La prévisibilité qu’assure le PIC passe également par la mise à disposition pour son exécution d’une enveloppe financière indicative sur une période de quatre à cinq ans. Il est toutefois entendu que le programme indicatif de coopération est un document politique qui n’a pas valeur d’accord juridique. L’enveloppe financière indicative qui y figure est censée faciliter notre programmation budgétaire et, surtout, celle de nos pays partenaires. Elle ne préjuge en rien des décisions de l’autorité budgétaire ici rassemblée, ni d’ailleurs des décisions qu’un futur Gouvernement serait appelé à prendre. De surcroît, la prudence est de mise dans la mesure où il y est rappelé que l’enveloppe financière disponible peut varier en fonction de la mise en œuvre du programme et en fonction de l’évolution générale de l’aide publique au développement du Luxembourg.

Ce nouvel instrument de notre coopération bilatérale répond au souci d’une meilleure planification et d’une plus grande cohérence que la Chambre des Députés avait partagé lors du dernier débat sur la politique de coopération. La mise en place de programmes indicatifs de coopération, leur suivi et l’intensité des relations de coopération qui s’y reflète nous permettent en même temps d’engager de manière crédible un dialogue sur des questions politiques avec nos pays partenaires. A travers le PIC, les deux parties conviennent en effet d’accorder une place particulière au dialogue, d’examiner les questions d’intérêt commun et de promouvoir le respect des principes démocratiques, des droits de l’homme, de l’état de droit, de la bonne gouvernance et de l’égalité entre hommes et femmes. De même, d’autres questions telles que la cohésion sociale, la réduction des inégalités, l’intégration régionale, la globalisation, la cohérence des politiques ou le rôle de l’Etat dans la société pourront être évoquées.

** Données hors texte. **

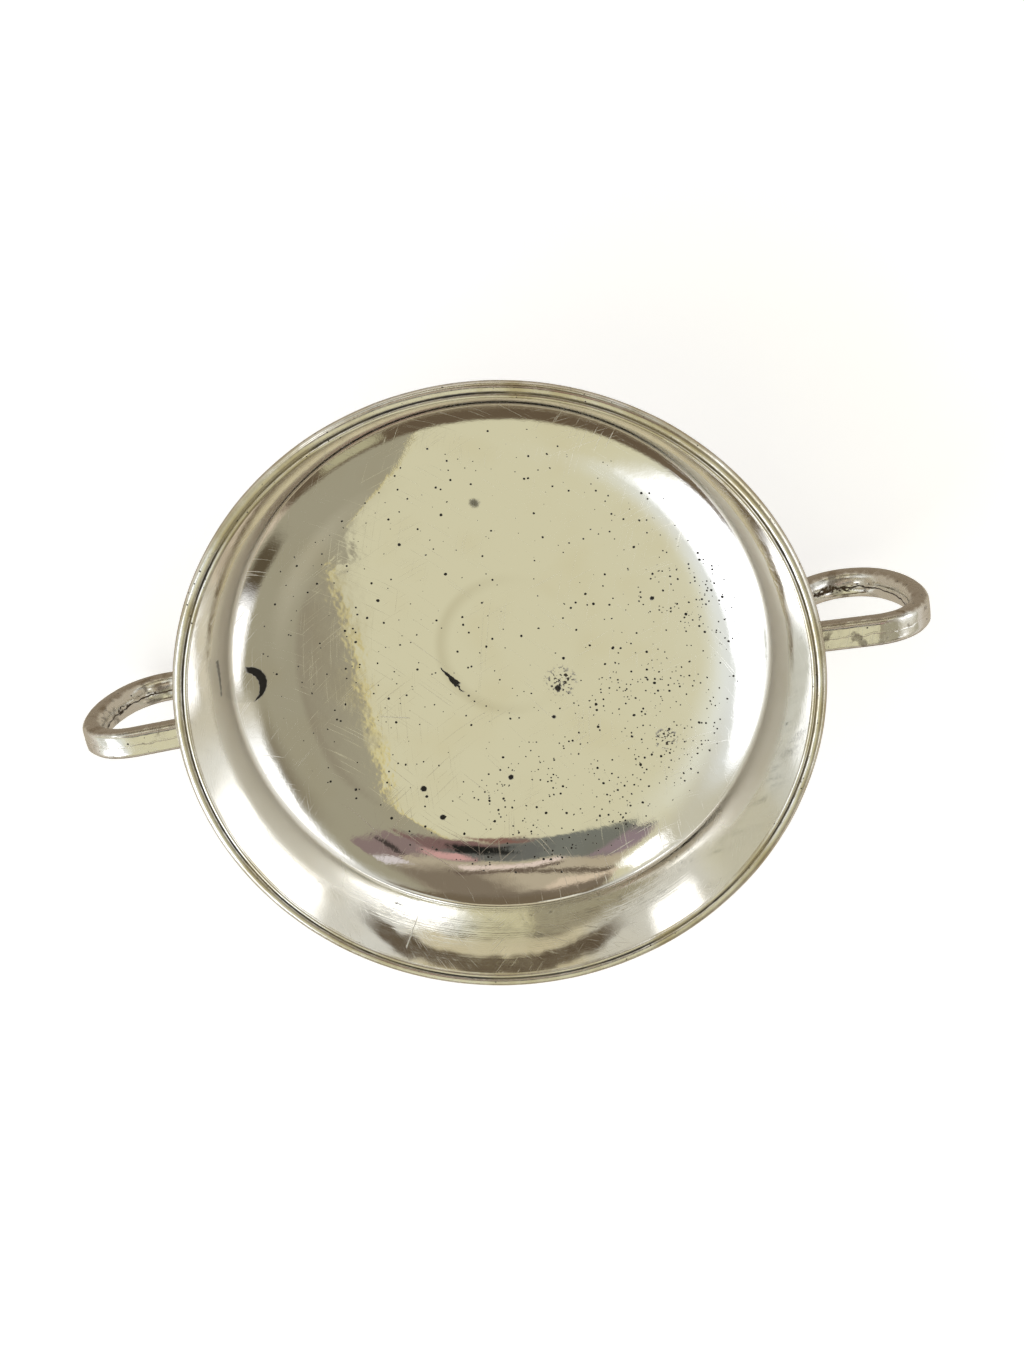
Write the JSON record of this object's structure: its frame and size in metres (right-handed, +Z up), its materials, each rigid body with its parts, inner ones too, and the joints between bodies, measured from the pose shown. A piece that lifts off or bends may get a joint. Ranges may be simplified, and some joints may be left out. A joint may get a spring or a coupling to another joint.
{
  "type": "two-handled paten dish",
  "caption": "Round silver dish with a wide dished well, steep reeded brim, soldered ring handles at the sides and a low trumpet foot.",
  "frame": {"origin": "centre of the foot's standing face, on the dish's axis", "axes": "+Z up along the dish's axis; X runs through the handles, right_handle at +X"},
  "size_m": [0.2064, 0.15, 0.0504],
  "materials": {
    "silver_bowl": "worn polished silver, pitted and finely scratched",
    "silver_wire": "worn polished silver with tarnish in the grooves",
    "silver_handle": "polished cast silver, pitted, with a seam line inside the loop",
    "silver_foot": "worn polished silver"
  },
  "bodies": {
    "root": {"bowl": "silver_bowl", "rim_wire": "silver_wire", "right_handle": "silver_handle", "left_handle": "silver_handle", "foot": "silver_foot", "foot_wire": "silver_wire"}
  },
  "joints": []
}
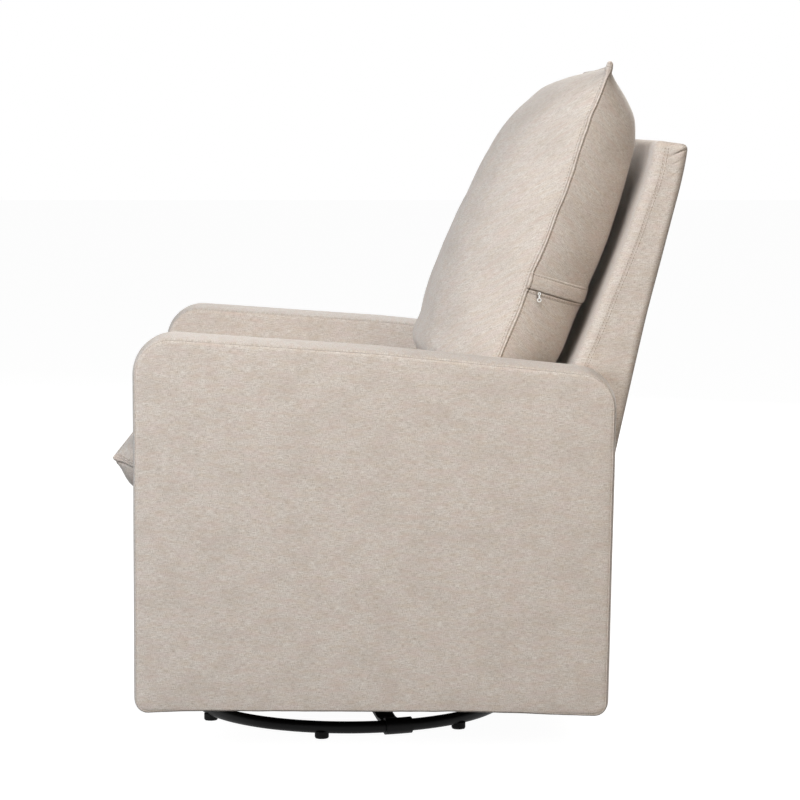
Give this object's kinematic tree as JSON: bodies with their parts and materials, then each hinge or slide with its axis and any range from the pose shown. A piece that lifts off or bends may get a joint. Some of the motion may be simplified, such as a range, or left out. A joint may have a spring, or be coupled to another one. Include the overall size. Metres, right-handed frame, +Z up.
{
  "type": "glider nursery chair",
  "caption": "Upholstered pillow-back armchair that glides level on four hanging links and swivels on a low ring base.",
  "frame": {"origin": "on the floor, in the middle of the chair's width and of its depth", "axes": "+Z up, the front of the chair faces -Y, the sitter's left arm is on +X"},
  "size_m": [0.79, 0.8718, 1.0436],
  "materials": {
    "linen_fabric": "matte",
    "black_steel": "satin",
    "foot_rubber": "matte",
    "race_steel": "satin",
    "ball_steel": "polished",
    "zinc_steel": "satin",
    "spring_steel": "satin",
    "cage_nylon": "matte",
    "bush_nylon": "satin",
    "frame_wood": "matte",
    "frame_plywood": "matte",
    "deck_felt": "matte",
    "elastic_webbing": "matte",
    "zip_tape": "matte",
    "zip_metal": "satin"
  },
  "bodies": {
    "base": {"base_ring": "black_steel", "rubber_feet": "foot_rubber", "ring_sleeves": "black_steel", "base_spokes": "black_steel", "hub_plate": "black_steel", "lower_race": "race_steel", "king_bolt": "zinc_steel", "king_nut": "zinc_steel"},
    "race_cage": {"ball_cage": "cage_nylon", "race_balls": "ball_steel"},
    "turntable": {"upper_race": "race_steel", "swivel_plate": "black_steel", "cross_channels": "black_steel", "side_plates": "black_steel", "upper_pins": "zinc_steel", "pin_clips": "zinc_steel", "glide_stops": "foot_rubber"},
    "front_left_link": {"link_front_left": "black_steel", "bushes_front_left": "bush_nylon"},
    "rear_left_link": {"link_rear_left": "black_steel", "bushes_rear_left": "bush_nylon"},
    "front_right_link": {"link_front_right": "black_steel", "bushes_front_right": "bush_nylon"},
    "rear_right_link": {"link_rear_right": "black_steel", "bushes_rear_right": "bush_nylon"},
    "seat": {"carriage_left": "black_steel", "carriage_right": "black_steel", "lower_pins": "zinc_steel", "carriage_bolts": "zinc_steel", "bearers": "frame_wood", "side_rails": "frame_wood", "front_rail": "frame_wood", "rear_rail": "frame_wood", "corner_blocks": "frame_wood", "seat_springs": "spring_steel", "spring_clips": "zinc_steel", "deck_pad": "deck_felt", "front_apron": "linen_fabric", "rear_apron": "linen_fabric", "back_posts": "frame_plywood", "back_rails": "frame_wood", "back_webbing": "elastic_webbing", "back_cover": "linen_fabric", "back_bolts": "zinc_steel", "arm_frame_left": "frame_plywood", "arm_frame_right": "frame_plywood", "arm_pad_left": "linen_fabric", "arm_pad_right": "linen_fabric", "arm_bolts": "zinc_steel", "seat_cushion": "linen_fabric", "back_pillow": "linen_fabric", "zip_placket": "linen_fabric", "zip_chain": "zip_tape", "zip_slider": "zip_metal"},
    "zip_tab": {"zip_pull": "zip_metal"}
  },
  "joints": [
    {"name": "swivel", "type": "hinge", "parent": "base", "child": "turntable", "pos_m": [0, -0.07789, 0.07], "axis": [0, 0, 1], "continuous": true},
    {"name": "cage_turn", "type": "hinge", "parent": "base", "child": "race_cage", "pos_m": [0, -0.07789, 0.068], "axis": [0, 0, 1], "continuous": true},
    {"name": "glide", "type": "hinge", "parent": "turntable", "child": "front_left_link", "pos_m": [0.165, -0.19789, 0.222], "axis": [1, 0, 0], "range_deg": [-27, 27]},
    {"name": "rear_left_swing", "type": "hinge", "parent": "turntable", "child": "rear_left_link", "pos_m": [0.165, 0.04211, 0.222], "axis": [1, 0, 0], "range_deg": [-27, 27]},
    {"name": "front_right_swing", "type": "hinge", "parent": "turntable", "child": "front_right_link", "pos_m": [-0.165, -0.19789, 0.222], "axis": [1, 0, 0], "range_deg": [-27, 27]},
    {"name": "rear_right_swing", "type": "hinge", "parent": "turntable", "child": "rear_right_link", "pos_m": [-0.165, 0.04211, 0.222], "axis": [1, 0, 0], "range_deg": [-27, 27]},
    {"name": "seat_level", "type": "hinge", "parent": "front_left_link", "child": "seat", "pos_m": [0.165, -0.19789, 0.102], "axis": [1, 0, 0], "range_deg": [-27, 27]},
    {"name": "zip_pull_swing", "type": "hinge", "parent": "seat", "child": "zip_tab", "pos_m": [0.27064, 0.21445, 0.69283], "axis": [0.9709, 0.2235, -0.0867], "range_deg": [-60, 60]}
  ],
  "couplings": [
    {"joint": "cage_turn", "follows": "swivel", "ratio": 0.5},
    {"joint": "rear_left_swing", "follows": "glide", "ratio": 1},
    {"joint": "front_right_swing", "follows": "glide", "ratio": 1},
    {"joint": "rear_right_swing", "follows": "glide", "ratio": 1},
    {"joint": "seat_level", "follows": "glide", "ratio": -1}
  ]
}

Parallèlement à la mise en place de programmes indicatifs de coopération, nous avons tenu à créer avec chaque pays concerné une commission de partenariat. Cette commission se réunit une fois par an, à tour de rôle à Luxembourg et dans le pays partenaire, en règle générale au niveau ministériel. Elle permet d’institutionnaliser le dialogue et d’assurer le suivi au plus haut niveau de la mise en œuvre des programmes indicatifs de coopération. A l’avenir, nous avons l’intention d’associer régulièrement la Chambre des Députés au dialogue substantiel que nous entretenons ainsi avec nos pays partenaires. D’ores et déjà, nous avons tenu à transmettre à la Commission des Affaires étrangères de la Chambre des Députés les différents programmes indicatifs de coopération qui ont été conclus jusqu’à présent.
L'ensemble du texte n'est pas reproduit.